### [DATA EXCERPTS]
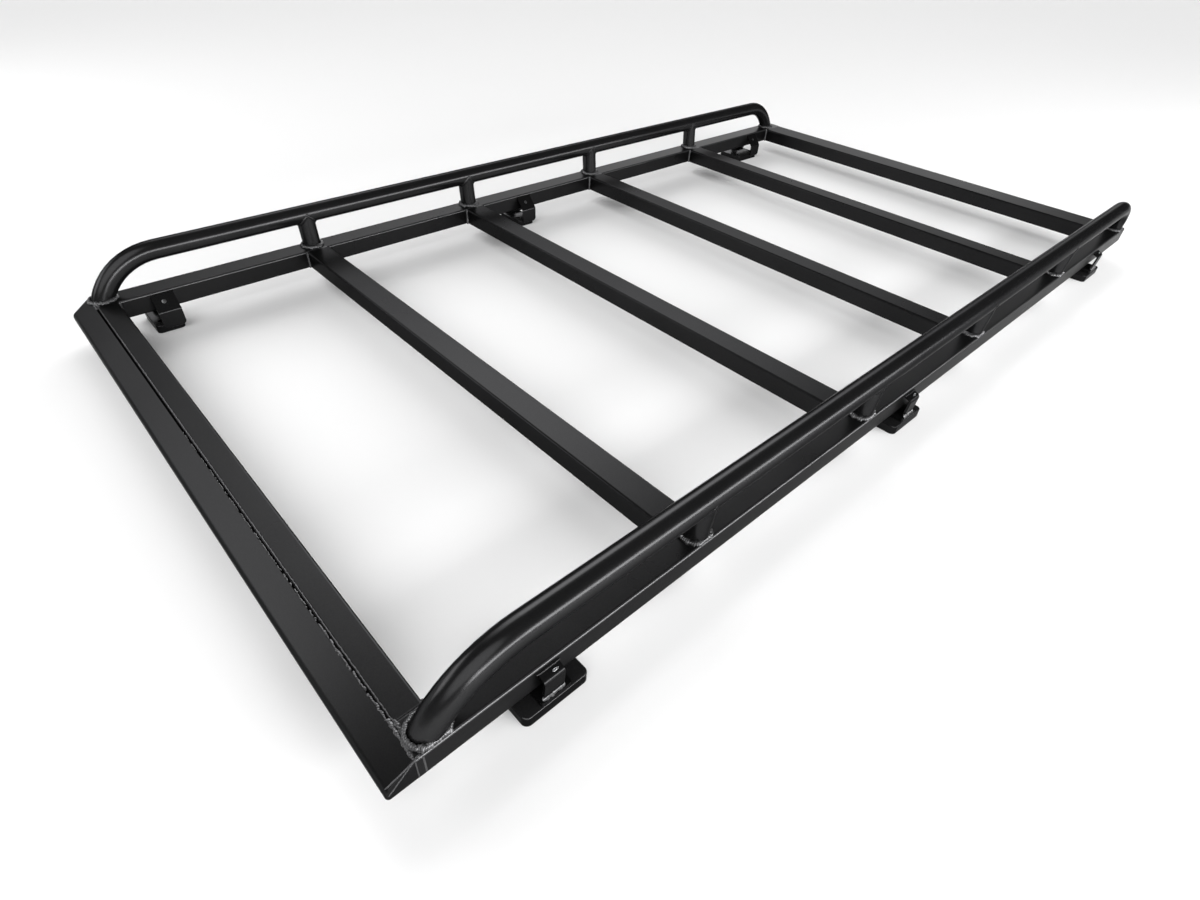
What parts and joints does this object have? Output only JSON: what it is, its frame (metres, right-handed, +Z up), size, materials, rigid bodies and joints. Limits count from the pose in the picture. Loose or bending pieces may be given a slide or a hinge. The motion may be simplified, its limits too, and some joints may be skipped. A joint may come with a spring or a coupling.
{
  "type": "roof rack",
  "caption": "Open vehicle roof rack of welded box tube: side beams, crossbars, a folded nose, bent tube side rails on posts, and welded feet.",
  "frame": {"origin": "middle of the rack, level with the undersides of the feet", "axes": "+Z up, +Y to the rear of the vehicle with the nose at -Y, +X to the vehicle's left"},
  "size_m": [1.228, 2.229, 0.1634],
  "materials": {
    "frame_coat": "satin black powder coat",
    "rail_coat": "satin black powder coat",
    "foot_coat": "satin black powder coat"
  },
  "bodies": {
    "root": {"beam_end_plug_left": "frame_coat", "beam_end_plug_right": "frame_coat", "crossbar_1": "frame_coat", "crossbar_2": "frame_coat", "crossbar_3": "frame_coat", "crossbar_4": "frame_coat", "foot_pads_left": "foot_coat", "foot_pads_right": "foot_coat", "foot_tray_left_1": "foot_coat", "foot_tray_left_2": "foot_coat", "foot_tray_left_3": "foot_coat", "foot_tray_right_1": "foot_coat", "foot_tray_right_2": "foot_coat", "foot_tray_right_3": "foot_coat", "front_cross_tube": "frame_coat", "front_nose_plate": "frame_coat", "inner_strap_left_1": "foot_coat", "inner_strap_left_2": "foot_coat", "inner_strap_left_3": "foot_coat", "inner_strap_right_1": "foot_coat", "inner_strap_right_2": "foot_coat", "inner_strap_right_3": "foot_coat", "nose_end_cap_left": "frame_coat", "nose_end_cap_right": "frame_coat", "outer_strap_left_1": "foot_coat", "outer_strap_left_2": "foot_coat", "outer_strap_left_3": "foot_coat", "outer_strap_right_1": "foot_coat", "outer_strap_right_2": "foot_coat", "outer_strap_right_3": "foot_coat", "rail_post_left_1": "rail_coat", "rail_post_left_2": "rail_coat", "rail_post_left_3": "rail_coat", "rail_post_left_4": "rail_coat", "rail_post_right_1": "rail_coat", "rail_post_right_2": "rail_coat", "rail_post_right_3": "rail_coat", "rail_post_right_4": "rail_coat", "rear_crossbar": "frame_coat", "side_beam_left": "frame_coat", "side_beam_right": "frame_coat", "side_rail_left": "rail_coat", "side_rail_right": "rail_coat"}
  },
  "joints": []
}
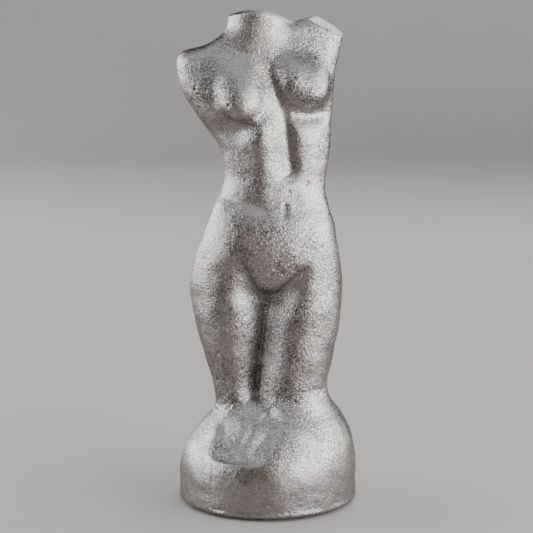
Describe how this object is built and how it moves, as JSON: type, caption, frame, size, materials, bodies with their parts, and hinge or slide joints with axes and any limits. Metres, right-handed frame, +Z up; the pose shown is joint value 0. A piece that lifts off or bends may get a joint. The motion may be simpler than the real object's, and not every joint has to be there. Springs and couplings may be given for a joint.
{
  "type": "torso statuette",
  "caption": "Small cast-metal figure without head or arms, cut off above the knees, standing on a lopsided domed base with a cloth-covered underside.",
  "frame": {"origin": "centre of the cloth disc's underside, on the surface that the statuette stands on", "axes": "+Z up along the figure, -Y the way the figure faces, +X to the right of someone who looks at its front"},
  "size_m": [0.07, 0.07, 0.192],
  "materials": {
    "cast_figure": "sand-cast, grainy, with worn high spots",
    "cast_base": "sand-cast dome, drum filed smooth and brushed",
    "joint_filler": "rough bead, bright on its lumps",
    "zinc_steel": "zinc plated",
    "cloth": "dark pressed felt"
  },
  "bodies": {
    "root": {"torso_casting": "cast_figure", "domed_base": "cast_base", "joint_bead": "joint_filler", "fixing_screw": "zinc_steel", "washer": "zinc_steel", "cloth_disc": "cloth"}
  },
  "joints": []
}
==
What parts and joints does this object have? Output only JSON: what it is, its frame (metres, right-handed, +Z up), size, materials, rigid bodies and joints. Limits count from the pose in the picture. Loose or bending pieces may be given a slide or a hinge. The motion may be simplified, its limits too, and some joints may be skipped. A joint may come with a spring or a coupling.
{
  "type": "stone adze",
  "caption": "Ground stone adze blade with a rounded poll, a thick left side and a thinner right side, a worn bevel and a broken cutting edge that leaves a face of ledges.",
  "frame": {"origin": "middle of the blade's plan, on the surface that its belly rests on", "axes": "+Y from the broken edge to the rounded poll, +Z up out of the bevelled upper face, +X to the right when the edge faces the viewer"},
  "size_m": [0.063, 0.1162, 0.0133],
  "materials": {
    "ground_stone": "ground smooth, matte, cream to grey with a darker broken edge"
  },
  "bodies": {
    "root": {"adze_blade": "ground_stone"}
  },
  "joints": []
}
* * *
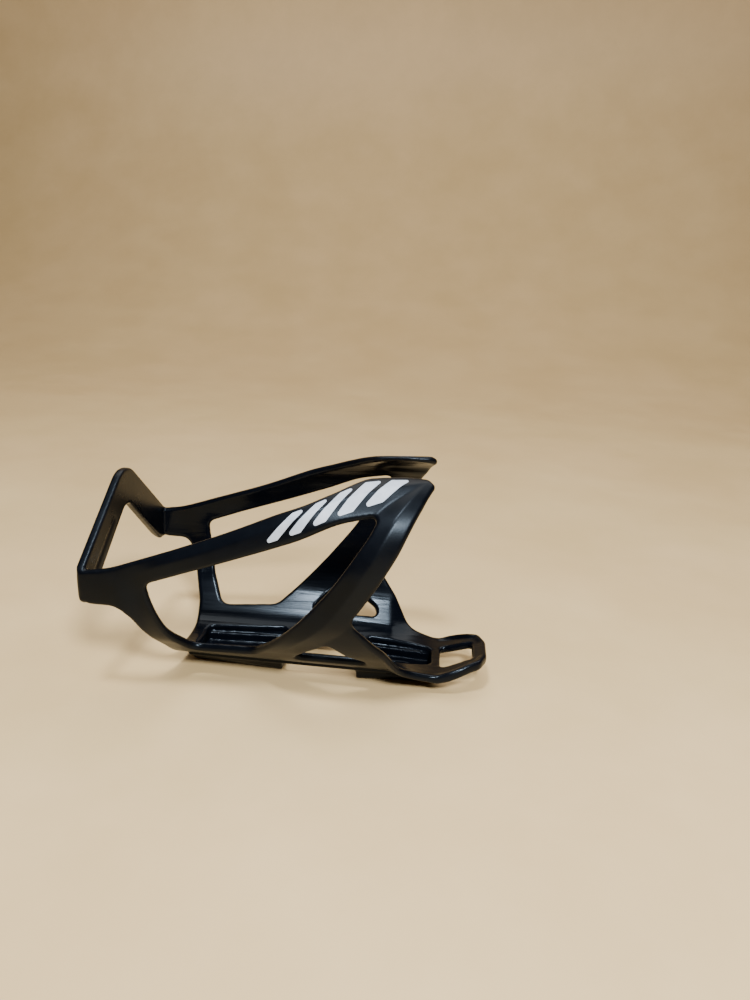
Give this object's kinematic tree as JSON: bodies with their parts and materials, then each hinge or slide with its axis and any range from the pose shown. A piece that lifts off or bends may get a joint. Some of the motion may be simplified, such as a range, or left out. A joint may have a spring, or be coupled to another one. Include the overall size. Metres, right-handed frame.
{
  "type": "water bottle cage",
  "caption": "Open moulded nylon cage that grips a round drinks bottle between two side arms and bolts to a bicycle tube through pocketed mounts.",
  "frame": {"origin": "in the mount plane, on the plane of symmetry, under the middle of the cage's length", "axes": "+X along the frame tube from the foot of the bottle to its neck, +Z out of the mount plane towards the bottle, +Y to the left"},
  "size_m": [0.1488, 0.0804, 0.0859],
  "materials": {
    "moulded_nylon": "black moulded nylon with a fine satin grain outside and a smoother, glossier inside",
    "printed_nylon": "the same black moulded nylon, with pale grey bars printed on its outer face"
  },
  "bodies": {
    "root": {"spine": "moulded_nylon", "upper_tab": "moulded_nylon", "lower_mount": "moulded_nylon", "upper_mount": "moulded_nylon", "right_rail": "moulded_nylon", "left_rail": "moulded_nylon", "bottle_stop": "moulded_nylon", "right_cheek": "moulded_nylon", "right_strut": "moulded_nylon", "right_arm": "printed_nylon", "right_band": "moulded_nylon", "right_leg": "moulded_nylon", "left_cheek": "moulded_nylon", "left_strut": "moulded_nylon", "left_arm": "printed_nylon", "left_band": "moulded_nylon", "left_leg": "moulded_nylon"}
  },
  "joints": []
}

### [SHORT TASK]
Report back each line of the entries that holds the string "type".

### [SOLUTION FOR THIS TASK]
  "type": "roof rack",
Describe how this object is built and how it moves, as JSON: type, caption, frame, size, materials, bodies with their parts, and hinge or slide joints with axes and any limits. Metres, right-handed frame, +Z up; the pose shown is joint value 0. A piece that lifts off or bends may get a joint. The motion may be simpler than the real object's, and not every joint has to be there. Springs and couplings may be given for a joint.
  "type": "torso statuette",
  "type": "stone adze",
  "type": "water bottle cage",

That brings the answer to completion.